The Republicans’ campaign promise to start cutting government spending is starting to hit home in Northwest Arkansas. Third District U.S. Rep. Steve Womack of Rogers, a Republican, has said he will side with his party rather than vote to fund a trail system stretching from Lake Bella Vista to south Fayetteville.

Last year, the Northwest Arkansas Regional Planning Commission (NARPC) was awarded a $15 million federal grant to complete an 18-mile stretch of the Razorback Regional Greenway, a 36-mile trail system connecting paths in Bentonville, Rogers, Lowell, Springdale, Johnson and Fayetteville. Trail advocates and transportation officials were ecstatic. A project they thought might take up to 20 years to complete would now be finished in as little as four.

The Walton Family Foundation, a supporter of the project, had agreed to throw in the $3.75 million local match portion of the grant to complete the trail between Bentonville and Johnson, as well as up to $11.25 million in matching funds for the remainder of the trail. Things were looking up.

Now, not even half a year after the funds were awarded, that federal funding source could be in jeopardy.


The $15 million was part of the Transportation Investment Generating Economic Recovery (TIGER II) program, an extension of the 2010 Appropriations Act aimed at investing more in transportation infrastructure.

The funds were awarded, but not delivered. Congress did not pass the 2011 budget late last year and all departments are operating under a continuing resolution that expires on March 4. Republicans in Congress have attached an amendment to the budget bill that would cut the project’s funding.


John McLarty, transportation study director for the NARPC, says securing those funds was no small accomplishment.

“We were one of 42 construction projects, out of 1,000 applicants,” McLarty says. “The Razorback Regional Greenway was the only project chosen in TIGER II in the entire state. That’s one of the points we’re making in our response letters [to our congressmen]. This wasn’t handing out candy to every kid that raised their hand. This was an extremely competitive process.”
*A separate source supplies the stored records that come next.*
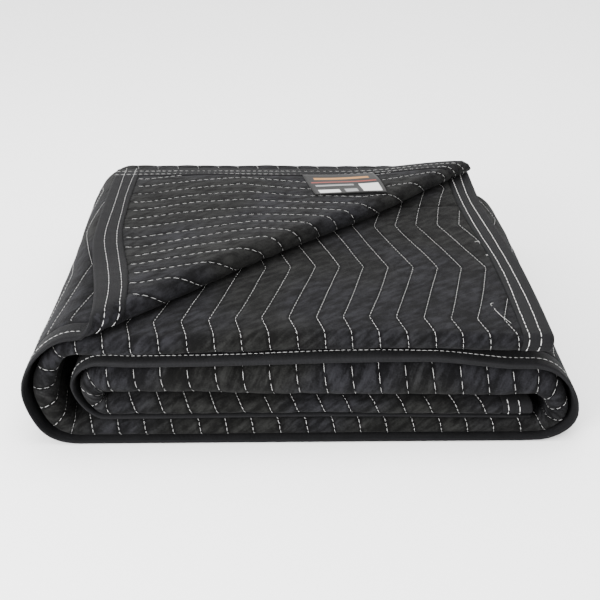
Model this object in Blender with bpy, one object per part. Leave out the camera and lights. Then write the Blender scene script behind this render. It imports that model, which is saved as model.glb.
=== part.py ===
"""A quilted moving pad, folded four deep and rolled into four laps.

The pad is cut flat as it was sewn, in flat coordinates u, v and h, and then folded.
u runs along the strip from its free end on top, v across it from its front edge,
and h is the height above the middle of the wadding, towards the pad's outer side.
"""

import math

import bmesh
import bpy
import numpy as np

# Lap levels
# name, height of panels 1, 2, 3 and 4 in metres, thickness of the pad there
LAPS = {
    "top": ((0.1155, 0.0934, 0.1068, 0.1001), 0.0054),
    "bottom": ((0.0022, 0.0168, 0.0070, 0.0119), 0.0037),
    "second": ((0.0862, 0.0440, 0.0755, 0.0580), 0.0070),
    "third": ((0.0215, 0.0362, 0.0264, 0.0313), 0.0042),
}

# Turns between laps
# centre in x, side it bulges to, bulge of panels 1, 2, 3 and 4, how low its belly hangs
OUTER_LEFT = (-0.207, -1.0, (0.0480, 0.0225, 0.0395, 0.0310), 0.18)
RIGHT = (0.222, 1.0, (0.0405, 0.0166, 0.0322, 0.0243), 0.12)
INNER_LEFT = (-0.181, -1.0, (0.0290, 0.0047, 0.0208, 0.0122), 0.0)
# where the second lap starts to slope down to the right turn, fall of panels 1, 2, 3 and 4
SLOPE = (0.120, (0.0077, 0.0, 0.0055, 0.0))
TOP_END_X = 0.232
INNER_END_X = 0.219

THIN_SHARE = 0.6

# Depth of the folded stack and how the strip is folded across it
DEPTH = 0.466
# where panel 1's front edge lies at the start of each leg of the roll and at its end
SETBACKS = (-0.005, -0.005, -0.004, -0.004, -0.002, -0.002, 0.006, 0.006)
FRONT_SETBACK = SETBACKS[0]
PANEL_TAKE_UP = 0.012
HIDDEN_SETBACK = 0.030
BACK_CREASE = 0.036
FRONT_CREASE = 0.024
INNER_CREASE = 0.014
# how far the second lap's front edge hangs down, and over what width
DROOP, DROOP_WIDTH = 0.0015, 0.028

# Corner turned back over the top
TURN_FRONT_X = -0.2045
TURN_RADIUS = ((0.0, 0.0068), (0.15, 0.0078), (0.5, 0.0090), (0.8, 0.0088), (1.0, 0.0062))
TURN_CUTS = (0.0, 0.004, 0.008, 0.012, 0.016, 0.020, 0.024, 0.0285, 0.042, 0.060, 0.080, 0.105)
TURN_SETTLE = 0.090
# how far the turned corner leans to the left, and over what width
LEAN, LEAN_WIDTH = 0.022, 0.140
TURN_BACK_GAP = 0.008
TURN_GAP = 0.0090
SWELL = 0.003
TROUGH_FROM = (-0.215, 0.205)
TROUGH_TO = (-0.060, 0.130)
TROUGH_WIDTH = 0.040
SWELL_FADE = 0.080

# Quilting
LINE_PITCH = 0.0254
LINE_START = 0.0507
ZIGZAG = 0.0143
HALF_WAVE = 0.119
FIRST_VERTEX = 0.037
PINCH = 0.0012
SWING_FADE = 0.055

# Mesh steps
# the number of mesh steps in each leg of the roll, the top lap follows its stitching
LEG_STEPS = (0, 8, 1, 7, 1, 7, 1)
# which fold across the strip, and its mesh steps
FOLD_STEPS = ((1, 5), (2, 2), (3, 5), (5, 3), (6, 2))
# the half waves of stitching that get a mesh row on panels 1 and 3
TOP_HALF_WAVES = range(1, 7)
THIRD_HALF_WAVES = range(16, 24, 2)
LABEL_STEPS = 7

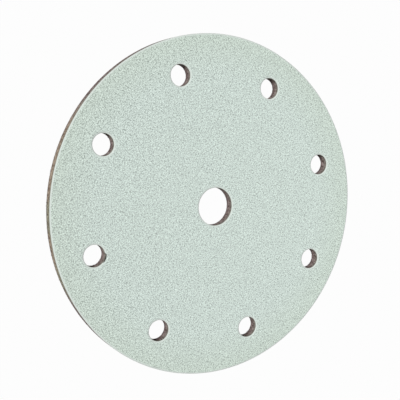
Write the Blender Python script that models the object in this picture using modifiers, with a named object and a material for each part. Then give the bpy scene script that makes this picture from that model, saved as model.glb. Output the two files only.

Womack says the reliance on federal funds for such projects has to stop.

“I realize this project has widespread support, including matching funds from the Walton Family Foundation,” Womack said in an e-mail. “However, our country has a deficit this year of $1.5 trillion and soon our national debt will exceed the $14.3 trillion authorized by law. Programs must be cut. Dependency on the federal government has to stop. The spending path we are on is not sustainable. While I wholeheartedly support the project, I found it difficult to argue on its behalf given the many other programs we cut or eliminated.”


“That tells me he crossed the Potomac and went crazy,” says Terry Eastin, a long-time trail advocate from Fayetteville. “It tells me he is not going to buck the Republican Party regardless of the reason, no matter if it’s good for Northwest Arkansas or not. That’s what most people don’t understand. They think, ‘Oh, don’t worry about it, there will be a federal grant or something that will help get that done.’ But there won’t be. When you combine that with all the other cuts, municipalities are not going to have the money to develop alternative transportation systems. They never have.”

McLarty says the Walton Family Foundation is still willing to fulfill their $15 million commitment, but the loss of federal funding would slow the project down tremendously.

Womack says other funding sources will have to be found.

“Northwest Arkansas has always found the resolve to deliver quality-of-life projects. I am confident this project will come to fruition even if federal assistance is not available.”

Eastin, and others, hope so. So far, however, no specific replacement money has been identified.

Sen. Mark Pryor, who supported the original funding, said he supports spending cuts this year in Congress, but said in a prepared statement “taking back these funds from Northwest Arkansas at this point would be unfair.”

Pryor noted that House action doesn’t end consideration of the matter. ”We also know that the House will pass amendments of all sorts this Congress and I will look at each of them as they come up in the Senate.”